🌍 AN INTENSE GROUND LEVEL EVENT--FIRST RESULTS:
A week after the Veteran's Day solar storm, researchers in the UK are releasing their first measurements of the storm's intense radiation. According to an analysis from the Surrey Space Centre and the UK Met Office, radiation at aviation altitudes jumped to its highest level in two decades..

Above: The X5-class solar flare on Nov. 11, 2025, which caused the GLE
"This was the strongest Ground Level Event (GLE) since Dec. 13, 2006," says Professor Clive Dyer of the Surrey Space Centre. "Neutron monitors around the world detected it."
The event began with an X5-class solar flare on Nov. 11th. Dyer and colleagues rapidly organized balloon launches with radiation sensors over the UK. They found effective dose rates at 40,000 feet exceeding 55 μSv per hour, with some flight paths possibly reaching 80 μSv per hour. Certain high-latitude transatlantic flights may have received twice the normal cosmic-ray dose.
That's not enough radiation to cause a health emergency for passengers, but it was a concern for avionics. During the storm's peak, the researchers estimate that single-event upsets (bit-flips in computer memory) could have occurred at rates of ~60 errors per hour per gigabyte.
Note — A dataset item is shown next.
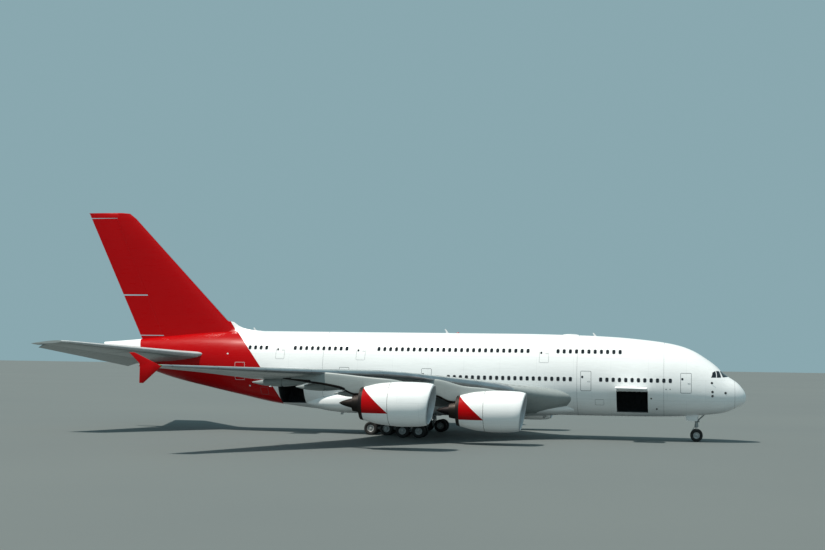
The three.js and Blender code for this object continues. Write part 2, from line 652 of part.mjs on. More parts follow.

Significant GLEs occur once or twice every solar cycle. The largest of the modern era happened on Feb. 23, 1956. During that GLE, air travelers would have absorbed doses more than 100 times normal--potentially enough to ground flights. Researchers are still unsure what caused it because space-based solar observatories didn't exist at the time.
Last week's GLE was only 2% as large as the 1956 behemoth. This means much bigger events are possible. Indeed, tree rings and ice cores reveal that GLEs thousands of times more intense have happened in recent millennia. These are known as Miyake Events. Modern society simply hasn't experienced one yet.
"Bigger events are coming," says Dyer. "And we need to be ready."